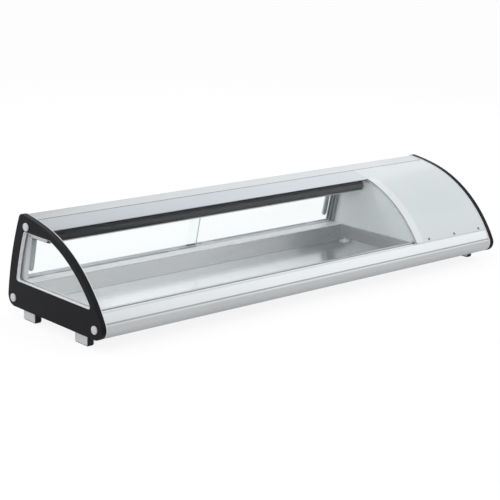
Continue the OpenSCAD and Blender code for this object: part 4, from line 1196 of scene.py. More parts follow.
@dataclass
class Body:
    """Places that the profiles, the glass and the well share."""

    end: float = 0.732  # half the length of the skins between the light strips
    partition: float = 0.412  # where the partition stands
    sheet: float = 0.0015  # thickness of the partition's sheet
    step: float = 0.0025  # how far the skins lie under the cheeks' edge
    wall: float = 0.0022  # wall of the profiles
    play: float = 0.0003  # gap round fitted pieces
    seat: float = 0.100  # height of the glass seat
    groove: float = 0.0728  # height of the front groove
    groove_width: float = 0.0024  # width of the grooves
    rim: float = 0.102  # height of the well's rim
    sill: float = 0.0022  # thickness of the rear sill
    glass: float = 0.005  # thickness of the curved glass
    top_groove: float = 0.094  # place of the groove in the top
    trim: float = 0.0675  # depth of the trim in front of that groove
    shroud: float = 0.041  # place of the shroud
    lean: float = 12.0  # lean of the doors, in degrees
    door: float = 0.173  # place of the doors' foot
    track_pitch: float = 0.012  # distance between two of the three track ribs
    rib: float = 0.002  # thickness of a rib and of the base that joins them
    rib_low: float = 0.148  # where the upper ribs start, up the doors
    track_base: float = 0.160  # where they end in their base

    @property
    def span(self) -> tuple[float, float]:
        """Both ends of the whole skins."""
        return -self.end, self.end

    @property
    def glazed(self) -> tuple[float, float]:
        """Both ends of the glass and its trim."""
        return -self.end, self.partition + self.sheet

    @property
    def chamber(self) -> tuple[float, float]:
        """Both ends of what hangs in the display chamber."""
        return self.play - self.end, self.partition - self.play

    @property
    def shelf(self) -> float:
        """Depth of the shelf and the glass under the cheeks' edge."""
        return self.step + self.wall + self.play

    @property
    def lip(self) -> float:
        """Depth of the lip behind the glass."""
        return self.shelf + self.glass + self.play

    @property
    def front_web(self) -> float:
        """Place of the upright web behind the glass seat."""
        return SECTION.front_at(self.lip + self.wall, self.seat).x + 2 * self.wall

    @property
    def rear_web(self) -> float:
        """Place of the upright web in front of the rear profile."""
        return SECTION.depth / 2 - 2 * SECTION.nose_radius - self.wall

    @property
    def track_half(self) -> float:
        """Half the width over the three track ribs."""
        return self.track_pitch + self.rib / 2

    @property
    def leaned(self) -> Matrix:
        """Matrix from the doors' own upright space to the case."""
        return (Matrix.Translation((0.0, self.door, self.rim + self.sill))
                @ Matrix.Rotation(math.radians(self.lean), 4, "X"))

    def lean_point(self, across: float, up: float) -> Vector:
        """Depth and height of a point of the doors' space."""
        return (self.leaned @ Vector((0.0, across, up))).yz

    def tracks(self, low: float, high: float, base: float) -> list[Workpiece]:
        """Three ribs and the base that joins them.

        Args:
            low: Where the ribs start, up the doors.
            high: Where they end.
            base: Where the base starts.

        Returns:
            The blocks.
        """
        made = [self.plate((i * self.track_pitch - self.rib / 2, low),
                           (i * self.track_pitch + self.rib / 2, high)).soften(Edge.FINE)
                for i in (-1, 0, 1)]
        made.append(self.plate((-self.track_half, base), (self.track_half, base + self.rib)))
        return [part.moved(self.leaned) for part in made]

    def rod(self, centre: Sequence[float], radius: float, bore: float = 0.0) -> Workpiece:
        """A round bar or tube along the whole case.

        Args:
            centre: Depth and height of its middle.
            radius: Its radius.
            bore: Radius of its bore, or zero for a bar.

        Returns:
            The bar or tube.
        """
        bar = Workpiece().circle(centre, radius)
        if bore:
            bar.circle(centre, bore)
        return bar.pull(*self.span).laid(Plane.SECTION)

    def plate(self, low: Sequence[float], high: Sequence[float]) -> Workpiece:
        """A flat bar along the whole case between two corners of its section."""
        return Workpiece().block((-self.end, *low), (self.end, *high))


BODY = Body()


@dataclass
class Extrusion:
    """A profile along the case with a boss for one bolt of each cheek."""

    bolt: tuple[float, float] = (0.0, 0.0)  # place of the cheek bolt
    boss: float = 0.0065  # radius of its boss
    bore: float = 0.003  # radius of the boss's bore

    def tube(self) -> Workpiece:
        """The boss, a tube along the whole case."""
        return BODY.rod(self.bolt, self.boss, self.bore)


@dataclass
class TopProfile(Extrusion):
    """Aluminium top: crown band, groove, shelf, upper door tracks and the trim over the glass."""

    bolt: tuple[float, float] = TOP_BOLT
    groove_floor: float = 0.0002  # how far the groove's floor lies under the band's face

    @property
    def shelf_rear(self) -> float:
        """Where the shelf ends behind the groove."""
        return BODY.top_groove + 3 * BODY.wall

    def band(self) -> Workpiece:
        """The crown band, turned down over the top rear corner to the tracks.

        Returns:
            The band.
        """
        back = SECTION.back(BODY.step)
        low = BODY.lean_point(BODY.track_half, BODY.track_base).y
        path = (Workpiece().start(*SECTION.top_at(BODY.step, BODY.top_groove))
                .arc(SECTION.crown, back.second).arc(back.centre, back.first)
                .arc(SECTION.rear, SECTION.rear_at(BODY.step, low)))
        return path.skin(BODY.span, BODY.wall, Edge.DRAWN)

    def shelf(self) -> Workpiece:
        """The shelf under the trim."""
        path = (Workpiece().start(*SECTION.top_at(BODY.shelf, BODY.shroud))
                .arc(SECTION.front, SECTION.seam(BODY.shelf))
                .arc(SECTION.crown, SECTION.top_at(BODY.shelf, self.shelf_rear)))
        return path.skin(BODY.span, BODY.wall)

    def step(self) -> Workpiece:
        """The step from the band down to the shelf, which is the groove's floor.

        Returns:
            The step.
        """
        front, high = BODY.top_groove + BODY.wall, BODY.step + self.groove_floor
        deep = BODY.shelf + BODY.wall
        path = Workpiece().start(*SECTION.top_at(high, front)).lines(
            SECTION.top_at(high, self.shelf_rear), SECTION.top_at(deep, self.shelf_rear),
            SECTION.top_at(deep, front))
        return path.close().pull(*BODY.span).laid(Plane.SECTION)

    def trim(self) -> Workpiece:
        """The trim, with a rounded lower edge over the glass."""
        path = (Workpiece().start(*SECTION.top_at(BODY.step, BODY.top_groove - BODY.trim))
                .arc(SECTION.front, SECTION.seam(BODY.step))
                .arc(SECTION.crown, SECTION.top_at(BODY.step, BODY.top_groove - BODY.groove_width)))
        return path.skin(BODY.glazed, BODY.wall, Edge.DRAWN)

    def build(self) -> None:
        """Builds and dresses the top."""
        y, z = self.bolt
        inner = BODY.lean_point(BODY.rib / 2 - BODY.track_half, BODY.track_base)
        roof = SECTION.top_at(BODY.step + BODY.wall, y).y
        parts = [self.band(), self.shelf(), self.step().painted(2), self.tube(),
                 BODY.plate((y, z + self.boss - BODY.wall), (inner.x, z + self.boss)),
                 BODY.plate((y - BODY.wall / 2, z + self.boss), (y + BODY.wall / 2, roof))]
        tracks = BODY.tracks(BODY.rib_low, BODY.track_base, BODY.track_base)
        # the upper track ribs take the near-white sill finish, not the crown's anodising: painted
        # light
        profile = together(parts + [part.painted(1) for part in tracks])
        installed(profile, "crown_profile", [Finishes.CROWN, Finishes.PALE_PAINTED_LIGHT, Finishes.GROOVE],
                  "anodised", "top_profile")
        installed(self.trim(), "glass_trim", [Finishes.TRIM], "anodised", "top_trim")


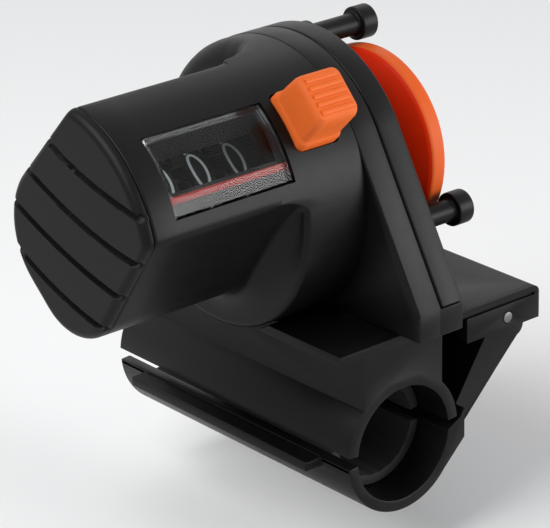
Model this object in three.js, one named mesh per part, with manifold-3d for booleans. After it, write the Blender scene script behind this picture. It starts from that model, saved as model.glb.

* [WHAT TO DO]: Please reproduce exactly the lines above, beginning with the first and ending with the line that contains "the profiles, the", and include nothing outside that range.

* [COMPLETED TASK]:
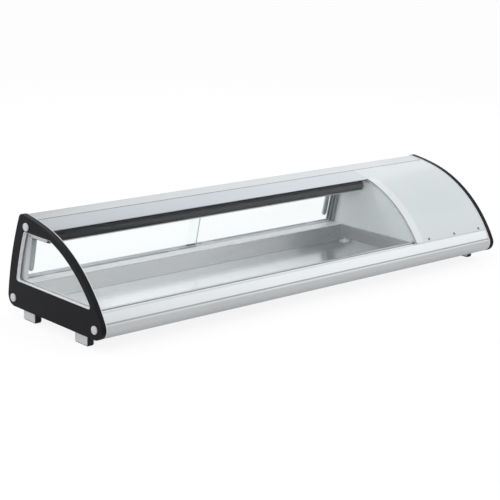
Continue the OpenSCAD and Blender code for this object: part 4, from line 1196 of scene.py. More parts follow.
@dataclass
class Body:
    """Places that the profiles, the glass and the well share."""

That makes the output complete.